At one point, more than 500 markers, including those installed at the missions themselves, dotted the corridor that now roughly follows Highway 101 and includes The Alameda in San Jose that leads to the Santa Clara Mission. Many of the markers have been lost to theft over the decades. At least two are easily spotted along Highway 101 between South San Jose and Gilroy.

To Lopez, the mission bells are symbols not only of a whitewashed history of mission life but a false history of the El Camino Real itself, a series of trails first established as a trade route centuries earlier by indigenous people.

GILROY, CALIFORNIA – JANUARY 24: Valentin Lopez, of Galt, disputes the accuracy of a display in downtown Gilroy that identifies the Amah Mutsun as early settlers. Lopez is the Chairman of the Amah Mutsun Tribal Band and opposes the pending installation of an El Camino Real mission bell in downtown Gilroy.  (Jose Carlos Fajardo/Bay Area News Group) 
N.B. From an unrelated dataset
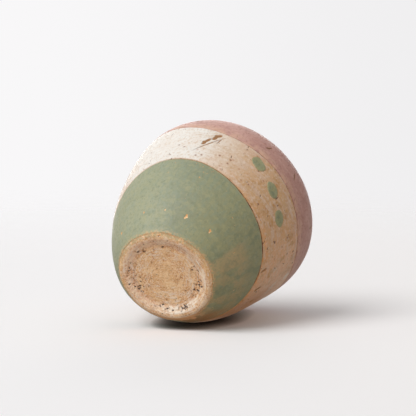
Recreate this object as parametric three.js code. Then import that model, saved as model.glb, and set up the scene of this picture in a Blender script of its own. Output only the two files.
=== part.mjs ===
import * as THREE from "three";

// Yunomi: a wheel-thrown stoneware tea cup with a turned foot and brushed slip coats.
// It stands upright. Millimetres, +Z up, origin at the centre of the foot's underside.

// Outside of the clay wall: foot and belly, the two radii that set its form
const footRadius = 19.5;
const footEdgeHeight = 0.7;
const bellyRadius = 40.85;
const bellyHeight = 59.8;

// How far the wall draws in from the belly at the heights between
const hipDrawIn = 13.05;
const hipHeight = 14;
const flankDrawIn = 6.55;
const flankHeight = 29;
const waistDrawIn = 2.75;
const waistHeight = 44.5;
const shoulderDrawIn = 0.55;
const shoulderHeight = 67.1;

// Lip: a round bead that closes the wall at the mouth
const mouthRadius = 35.4;
const mouthHeight = 70.1;
const lipRadius = 1.6;
const lipOuterTurn = 49;
const lipInnerTurn = 205;

// Inside of the clay wall
const wallThickness = 4.1;
const hipThickness = 5.2;
const floorThickness = 6;
const floorRadius = 12;
const floorRise = 0.9;

// Underside of the foot, turned out of the clay with a loop tool
const ringOuterRadius = 18.7;
const ringInnerRadius = 17.1;
const recessRadius = 14;
const recessDepth = 1.3;

// Slip and glaze coats, which lie on the clay
const coatClearance = 0.3;
const coatThickness = 0.7;
const incisedLineWidth = 1;

// Lower edge of the green coat and of the cream coat, measured up the wall from the foot
const greenLine = { height: 0.5, slant: 0.15, slantTurn: 100, wave: 0.1, waves: 5, waveTurn: 0 };
const creamLine = { height: 26, slant: 10, slantTurn: -48, wave: 1.3, waves: 3, waveTurn: 20 };

// Lower edge of the mauve coat, measured up the wall from the belly
const mauveLine = { height: -2.4, slant: 6, slantTurn: 215, wave: 0.9, waves: 4, waveTurn: 70 };

// The mauve coat ends on the inner side of the lip, where the inner glaze begins
const mauveLipOverlap = 5;
const glazeLipDrop = 1;

// Three dabs of green slip in a slanting row on the cream coat
const dabCount = 3;
const dabWidth = 8.4;
const dabHeight = 6.2;
const dabThickness = 0.5;
const dabFirstTurn = -14;
const dabTurnStep = 17;
const dabFirstHeight = 52;
const dabHeightStep = -4.5;

// Hand-thrown unevenness, shared by every piece
const wallBow = 1.05;
const wallBowTurn = -67;
const footOvalShare = 0.03;
const footOvalTurn = 37;
const footOvalFade = 24;
const bodyOvalShare = 0.007;
const bodyOvalTurn = -55;
const lipWave = 0.6;
const lipWaveTurn = -49;

// Fineness of the curved faces
const columns = 54;
const spanSteps = 30;
const outerRows = 18;
const innerLipRows = 3;
const innerRows = 11;
const lipRows = 6;
const greenRows = 6;
const creamRows = 10;
const mauveRows = [6, lipRows, 2];
const dabRings = 3;
const dabSides = 16;

const { degToRad, lerp, smoothstep } = THREE.MathUtils;
const fullTurn = 2 * Math.PI;

// Moves a point of the true round form to its place on the uneven, hand-thrown one.
function thrown(radius, angle, height) {
  const low = 1 - smoothstep(height, 0, footOvalFade);
  const footOval = footOvalShare * low * Math.cos(2 * (angle - degToRad(footOvalTurn)));
  const bodyOval = bodyOvalShare * (1 - low) * Math.cos(2 * (angle - degToRad(bodyOvalTurn)));
  const uneven = radius * (1 + footOval + bodyOval);
  const bow = wallBow * Math.sin((Math.PI * height) / bellyHeight);
  const bowAngle = degToRad(wallBowTurn);
  const lift = lipWave * smoothstep(height, bellyHeight, mouthHeight + lipRadius);
  return [
    uneven * Math.cos(angle) + bow * Math.cos(bowAngle),
    uneven * Math.sin(angle) + bow * Math.sin(bowAngle),
    height + lift * Math.cos(2 * (angle - degToRad(lipWaveTurn))),
  ];
}

// The wall's outline: up the outside from the foot, over the lip and down to the floor's centre.
function lipPoint(turn) {
  return new THREE.Vector2(
    mouthRadius + lipRadius * Math.cos(degToRad(turn)),
    mouthHeight + lipRadius * Math.sin(degToRad(turn)),
  );
}

const hipRadius = bellyRadius - hipDrawIn;
const flankRadius = bellyRadius - flankDrawIn;
const waistRadius = bellyRadius - waistDrawIn;
const shoulderRadius = bellyRadius - shoulderDrawIn;

const belly = new THREE.Vector2(bellyRadius, bellyHeight);
const outerWall = new THREE.SplineCurve([
  new THREE.Vector2(footRadius, footEdgeHeight),
  new THREE.Vector2(hipRadius, hipHeight),
  new THREE.Vector2(flankRadius, flankHeight),
  new THREE.Vector2(waistRadius, waistHeight),
  belly,
  new THREE.Vector2(shoulderRadius, shoulderHeight),
  lipPoint(lipOuterTurn),
]);

const lip = new THREE.EllipseCurve(
  mouthRadius,
  mouthHeight,
  lipRadius,
  lipRadius,
  degToRad(lipOuterTurn),
  degToRad(lipInnerTurn),
);

const floorHeight = recessDepth + floorThickness;
const innerWall = new THREE.SplineCurve([
  lipPoint(lipInnerTurn),
  new THREE.Vector2(shoulderRadius - wallThickness, shoulderHeight - wallThickness / 2),
  new THREE.Vector2(bellyRadius - wallThickness, bellyHeight - wallThickness / 2),
  new THREE.Vector2(waistRadius - wallThickness, waistHeight),
  new THREE.Vector2(flankRadius - wallThickness, flankHeight),
  new THREE.Vector2(hipRadius - hipThickness, hipHeight + hipThickness / 2),
  new THREE.Vector2(floorRadius, floorHeight + floorRise),
  new THREE.Vector2(0, floorHeight),
]);

const wallOutline = new THREE.CurvePath();
wallOutline.add(outerWall);
wallOutline.add(lip);
wallOutline.add(innerWall);

const outerLength = outerWall.getLength();
const spans = outerWall.points.length - 1;
const bellySpan = outerWall.points.indexOf(belly);
const bellyDistance = outerWall.getLengths(spans * spanSteps)[bellySpan * spanSteps];
const lipEnd = outerLength + lip.getLength();
const wallLength = wallOutline.getLength();
const mauveEnd = lipEnd + mauveLipOverlap;
const glazeStart = mauveEnd + glazeLipDrop;

// A point on the wall's outline, given how far along it and how far out from the clay it lies.
function wallPoint(distance, offset) {
  const share = distance / wallLength;
  const point = wallOutline.getPoint(share);
  const tangent = wallOutline.getTangent(share);
  return new THREE.Vector2(point.x + offset * tangent.y, point.y - offset * tangent.x);
}

// Distance up the wall of a coat's edge at one angle: a slanting line with soft waves.
function edgeDistance(start, line, angle) {
  const slant = line.slant * Math.cos(angle - degToRad(line.slantTurn));
  const wave = line.wave * Math.sin(line.waves * (angle - degToRad(line.waveTurn)));
  return start + slant + wave;
}

// Joins one section per column into a closed ring. An open section starts and ends on the axis.
function loft(sectionAt, closed) {
  const positions = [];
  const indices = [];
  const count = sectionAt(0).length;
  for (let column = 0; column < columns; column++) {
    const angle = (column / columns) * fullTurn;
    for (const point of sectionAt(angle)) {
      positions.push(...thrown(point.x, angle, point.y));
    }
  }
  for (let column = 0; column < columns; column++) {
    const here = column * count;
    const next = ((column + 1) % columns) * count;
    for (let row = 0; row < (closed ? count : count - 1); row++) {
      const above = (row + 1) % count;
      const startsOnAxis = !closed && row === 0;
      const endsOnAxis = !closed && above === count - 1;
      if (!startsOnAxis) {
        indices.push(here + row, next + row, here + above);
      }
      if (!endsOnAxis) {
        indices.push(next + row, next + above, here + above);
      }
    }
  }
  return meshGeometry(positions, indices);
}

function meshGeometry(positions, indices) {
  const geometry = new THREE.BufferGeometry();
  geometry.setAttribute("position", new THREE.Float32BufferAttribute(positions, 3));
  geometry.setIndex(indices);
  geometry.computeVertexNormals();
  return geometry;
}

// Points along the wall's outline through each stop, with a count of rows from each stop to the next.
function wallStretch(stops, rowCounts, offset) {
  const points = [wallPoint(stops[0], offset)];
  rowCounts.forEach((rows, stretch) => {
    for (let row = 1; row <= rows; row++) {
      points.push(wallPoint(lerp(stops[stretch], stops[stretch + 1], row / rows), offset));
    }
  });
  return points;
}

// Clay body: turned foot, thrown wall, lip and floor in one solid
function clayBody() {
  const underside = [
    new THREE.Vector2(0, recessDepth),
    new THREE.Vector2(recessRadius, recessDepth),
    new THREE.Vector2((recessRadius + ringInnerRadius) / 2, recessDepth / 2),
    new THREE.Vector2(ringInnerRadius, 0),
    new THREE.Vector2(ringOuterRadius, 0),
  ];
  const outside = outerWall.getPoints(outerRows);
  const bead = lip.getSpacedPoints(lipRows).slice(1);
  const inside = wallStretch([lipEnd, glazeStart, wallLength], [innerLipRows, innerRows], 0);
  const section = [...underside, ...outside, ...bead, ...inside.slice(1)];
  return loft(() => section, false);
}

// A coat that rings the wall. Its stops at one angle run from its lower edge to its upper one.
function ringCoat(stopsAt, rowCounts) {
  return loft((angle) => {
    const stops = stopsAt(angle);
    const face = wallStretch(stops, rowCounts, coatClearance + coatThickness);
    const back = wallStretch(stops, rowCounts, coatClearance);
    return [...face, ...back.reverse()];
  }, true);
}

// Glaze that lines the inside from below the lip to the centre of the floor
function innerGlaze() {
  const stops = [glazeStart, wallLength];
  const face = wallStretch(stops, [innerRows], coatClearance + coatThickness);
  const back = wallStretch(stops, [innerRows], coatClearance);
  face[innerRows].x = 0;
  back[innerRows].x = 0;
  const section = [...back.reverse(), ...face];
  return loft(() => section, false);
}

// A dab of slip: a low dome with an oval outline, lying on the cream coat
function slipDab(turn, distance) {
  const seat = 2 * coatClearance + coatThickness;
  const seatRadius = wallPoint(distance, seat).x;
  const positions = [];
  const indices = [];
  function place(across, up, offset) {
    const point = wallPoint(distance + up, offset);
    const angle = degToRad(turn) + across / seatRadius;
    positions.push(...thrown(point.x, angle, point.y));
  }
  function ring(share, offset) {
    for (let side = 0; side < dabSides; side++) {
      const angle = (side / dabSides) * fullTurn;
      const across = (dabWidth / 2) * share * Math.cos(angle);
      const up = (dabHeight / 2) * share * Math.sin(angle);
      place(across, up, offset);
    }
  }
  for (let step = dabRings; step >= 1; step--) {
    ring(step / dabRings, seat);
  }
  place(0, 0, seat);
  const backCentre = dabRings * dabSides;
  const faceStart = backCentre + 1;
  for (let step = dabRings; step >= 1; step--) {
    const share = step / dabRings;
    ring(share, seat + dabThickness * (1 - 0.5 * share * share));
  }
  place(0, 0, seat + dabThickness);
  const faceCentre = faceStart + dabRings * dabSides;
  function band(outer, inner, facesOut) {
    for (let side = 0; side < dabSides; side++) {
      const next = (side + 1) % dabSides;
      const quad = [outer + side, outer + next, inner + next, inner + side];
      if (!facesOut) {
        quad.reverse();
      }
      indices.push(quad[0], quad[1], quad[2], quad[0], quad[2], quad[3]);
    }
  }
  function cap(outer, centre, facesOut) {
    for (let side = 0; side < dabSides; side++) {
      const next = (side + 1) % dabSides;
      const first = facesOut ? side : next;
      const second = facesOut ? next : side;
      indices.push(outer + first, outer + second, centre);
    }
  }
  for (let step = 0; step < dabRings - 1; step++) {
    band(faceStart + step * dabSides, faceStart + (step + 1) * dabSides, true);
    band(step * dabSides, (step + 1) * dabSides, false);
  }
  cap(faceCentre - dabSides, faceCentre, true);
  cap(backCentre - dabSides, backCentre, false);
  band(0, faceStart, true);
  return meshGeometry(positions, indices);
}

const bareClay = new THREE.MeshStandardMaterial({ color: "#cda57d", roughness: 0.85, metalness: 0 });
const greenSlip = new THREE.MeshStandardMaterial({ color: "#929b77", roughness: 0.6, metalness: 0 });
const creamSlip = new THREE.MeshStandardMaterial({ color: "#dfcdb2", roughness: 0.6, metalness: 0 });
const mauveSlip = new THREE.MeshStandardMaterial({ color: "#b08a84", roughness: 0.6, metalness: 0 });
const clearGlaze = new THREE.MeshStandardMaterial({ color: "#e6dcc6", roughness: 0.3, metalness: 0 });

const cup = new THREE.Group();

function addPiece(name, geometry, material) {
  const piece = new THREE.Mesh(geometry, material.clone());
  piece.name = name;
  cup.add(piece);
}

const halfLine = incisedLineWidth / 2;
const greenEdge = (angle) => edgeDistance(greenLine.height, greenLine, angle);
const creamEdge = (angle) => edgeDistance(creamLine.height, creamLine, angle);
const mauveEdge = (angle) => edgeDistance(bellyDistance + mauveLine.height, mauveLine, angle);
const greenStops = (angle) => [greenEdge(angle), creamEdge(angle) - halfLine];
const creamStops = (angle) => [creamEdge(angle) + halfLine, mauveEdge(angle) - halfLine];
const mauveStops = (angle) => [mauveEdge(angle) + halfLine, outerLength, lipEnd, mauveEnd];

addPiece("clay_body", clayBody(), bareClay);
addPiece("green_slip_coat", ringCoat(greenStops, [greenRows]), greenSlip);
addPiece("cream_slip_coat", ringCoat(creamStops, [creamRows]), creamSlip);
addPiece("mauve_rim_coat", ringCoat(mauveStops, mauveRows), mauveSlip);
addPiece("inner_glaze", innerGlaze(), clearGlaze);
for (let dab = 0; dab < dabCount; dab++) {
  const turn = dabFirstTurn + dab * dabTurnStep;
  const distance = dabFirstHeight + dab * dabHeightStep;
  addPiece("green_dab_" + (dab + 1), slipDab(turn, distance), greenSlip);
}

export default cup;
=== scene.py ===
import math

import bpy
import numpy as np
from mathutils import Matrix, Vector


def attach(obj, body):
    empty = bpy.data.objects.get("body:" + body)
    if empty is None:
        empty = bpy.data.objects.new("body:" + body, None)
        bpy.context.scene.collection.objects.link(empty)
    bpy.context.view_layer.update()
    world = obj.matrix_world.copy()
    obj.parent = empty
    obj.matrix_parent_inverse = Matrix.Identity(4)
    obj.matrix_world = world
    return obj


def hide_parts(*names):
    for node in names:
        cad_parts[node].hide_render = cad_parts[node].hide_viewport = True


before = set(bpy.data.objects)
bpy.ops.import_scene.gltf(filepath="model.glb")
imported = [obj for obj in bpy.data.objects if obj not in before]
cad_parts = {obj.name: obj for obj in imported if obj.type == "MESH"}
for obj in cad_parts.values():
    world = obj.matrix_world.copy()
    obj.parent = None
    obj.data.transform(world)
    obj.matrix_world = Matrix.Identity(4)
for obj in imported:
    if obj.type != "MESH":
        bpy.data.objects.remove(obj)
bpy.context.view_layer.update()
print("The packed cup is loaded.")

# Lengths are in millimetres until a mesh is made. Turns are in degrees from +X towards +Y.
metresPerMillimetre = 0.001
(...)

In Gilroy, the pole for the planned mission bell is planted on the edge of a wide alley known as the “paseo” that connects a parking lot with the downtown commercial district along Monterey Highway between Fifth and Sixth streets. To dress it up about five years ago, interpretive signs about Gilroy’s history and its place as the garlic capital of the world were installed along the brick-walled edges. Under “early settlers,” the Amah Mutsun’s diet of acorns and berries is mentioned along with the notation that, in the 1790s, “the local natives were relocated to the mission grounds at either San Juan Bautista or Santa Cruz.”

“It says nothing about how, during Mission times, between 100,000 and 150,000 indigenous people died,” Lopez said. “How can the state of California, much less a local community, want to glorify that period of time?”

He and his supporters are starting a movement, he said, to remove all the remaining roadside mission bells.

Valentin Lopez has been leading a campaign to remove mission bells throughout California. (Jose Carlos Fajardo/Bay Area News Group) 

In Hayward, Muwekma Ohlone tribal members thwarted a plan to install a mission bell in the city’s Heritage Plaza several years ago – the bell was given to the Hayward Historical Society instead – and the tribe commissioned its own artist to create a new installation.

What happens next in Gilroy? The bell that was purchased months ago by City Councilman Dion Bracco to donate to the city was supposed to be installed early this year. Its whereabouts aren’t entirely clear, but Hilton heard the city could begin erecting it Friday.

One thing is clear for Lopez: “Once that bell goes up, we’re going to have a campaign to take it down.”